:: WORK INSTRUCTIONS ::
Exactly reproduce each entry, leaving out nothing.

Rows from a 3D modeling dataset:
%%

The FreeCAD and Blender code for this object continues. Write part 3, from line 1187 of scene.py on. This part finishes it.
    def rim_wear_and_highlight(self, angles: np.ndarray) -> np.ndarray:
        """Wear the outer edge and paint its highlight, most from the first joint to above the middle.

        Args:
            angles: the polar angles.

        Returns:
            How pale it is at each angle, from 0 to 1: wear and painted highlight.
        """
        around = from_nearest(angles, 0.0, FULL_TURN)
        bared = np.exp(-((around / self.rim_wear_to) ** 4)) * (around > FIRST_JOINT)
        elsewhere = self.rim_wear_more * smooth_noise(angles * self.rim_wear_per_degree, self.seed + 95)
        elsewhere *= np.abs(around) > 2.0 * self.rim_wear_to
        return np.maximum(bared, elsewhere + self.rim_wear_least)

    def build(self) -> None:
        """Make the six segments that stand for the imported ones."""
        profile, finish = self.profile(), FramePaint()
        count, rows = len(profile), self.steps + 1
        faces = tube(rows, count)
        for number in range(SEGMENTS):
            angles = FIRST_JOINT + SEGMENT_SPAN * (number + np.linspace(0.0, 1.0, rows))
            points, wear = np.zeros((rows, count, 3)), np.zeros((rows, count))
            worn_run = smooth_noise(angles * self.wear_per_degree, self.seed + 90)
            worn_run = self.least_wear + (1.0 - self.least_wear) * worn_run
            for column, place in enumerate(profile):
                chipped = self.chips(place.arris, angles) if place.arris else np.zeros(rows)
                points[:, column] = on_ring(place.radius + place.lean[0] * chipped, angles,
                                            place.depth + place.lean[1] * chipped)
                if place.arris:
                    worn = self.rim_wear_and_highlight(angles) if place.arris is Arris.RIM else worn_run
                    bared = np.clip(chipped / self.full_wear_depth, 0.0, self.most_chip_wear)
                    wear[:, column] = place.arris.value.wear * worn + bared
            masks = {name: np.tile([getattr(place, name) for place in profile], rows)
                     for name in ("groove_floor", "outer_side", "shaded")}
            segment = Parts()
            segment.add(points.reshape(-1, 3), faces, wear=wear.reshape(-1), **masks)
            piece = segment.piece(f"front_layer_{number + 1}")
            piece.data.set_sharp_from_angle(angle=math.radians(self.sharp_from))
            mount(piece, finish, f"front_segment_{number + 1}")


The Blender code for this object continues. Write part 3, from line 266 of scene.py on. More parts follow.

%%

:: WRITTEN RESPONSE ::
The FreeCAD and Blender code for this object continues. Write part 3, from line 1187 of scene.py on. This part finishes it.
    def rim_wear_and_highlight(self, angles: np.ndarray) -> np.ndarray:
        """Wear the outer edge and paint its highlight, most from the first joint to above the middle.

        Args:
            angles: the polar angles.

        Returns:
            How pale it is at each angle, from 0 to 1: wear and painted highlight.
        """
        around = from_nearest(angles, 0.0, FULL_TURN)
        bared = np.exp(-((around / self.rim_wear_to) ** 4)) * (around > FIRST_JOINT)
        elsewhere = self.rim_wear_more * smooth_noise(angles * self.rim_wear_per_degree, self.seed + 95)
        elsewhere *= np.abs(around) > 2.0 * self.rim_wear_to
        return np.maximum(bared, elsewhere + self.rim_wear_least)

    def build(self) -> None:
        """Make the six segments that stand for the imported ones."""
        profile, finish = self.profile(), FramePaint()
        count, rows = len(profile), self.steps + 1
        faces = tube(rows, count)
        for number in range(SEGMENTS):
            angles = FIRST_JOINT + SEGMENT_SPAN * (number + np.linspace(0.0, 1.0, rows))
            points, wear = np.zeros((rows, count, 3)), np.zeros((rows, count))
            worn_run = smooth_noise(angles * self.wear_per_degree, self.seed + 90)
            worn_run = self.least_wear + (1.0 - self.least_wear) * worn_run
            for column, place in enumerate(profile):
                chipped = self.chips(place.arris, angles) if place.arris else np.zeros(rows)
                points[:, column] = on_ring(place.radius + place.lean[0] * chipped, angles,
                                            place.depth + place.lean[1] * chipped)
                if place.arris:
                    worn = self.rim_wear_and_highlight(angles) if place.arris is Arris.RIM else worn_run
                    bared = np.clip(chipped / self.full_wear_depth, 0.0, self.most_chip_wear)
                    wear[:, column] = place.arris.value.wear * worn + bared
            masks = {name: np.tile([getattr(place, name) for place in profile], rows)
                     for name in ("groove_floor", "outer_side", "shaded")}
            segment = Parts()
            segment.add(points.reshape(-1, 3), faces, wear=wear.reshape(-1), **masks)
            piece = segment.piece(f"front_layer_{number + 1}")
            piece.data.set_sharp_from_angle(angle=math.radians(self.sharp_from))
            mount(piece, finish, f"front_segment_{number + 1}")


The Blender code for this object continues. Write part 3, from line 266 of scene.py on. More parts follow.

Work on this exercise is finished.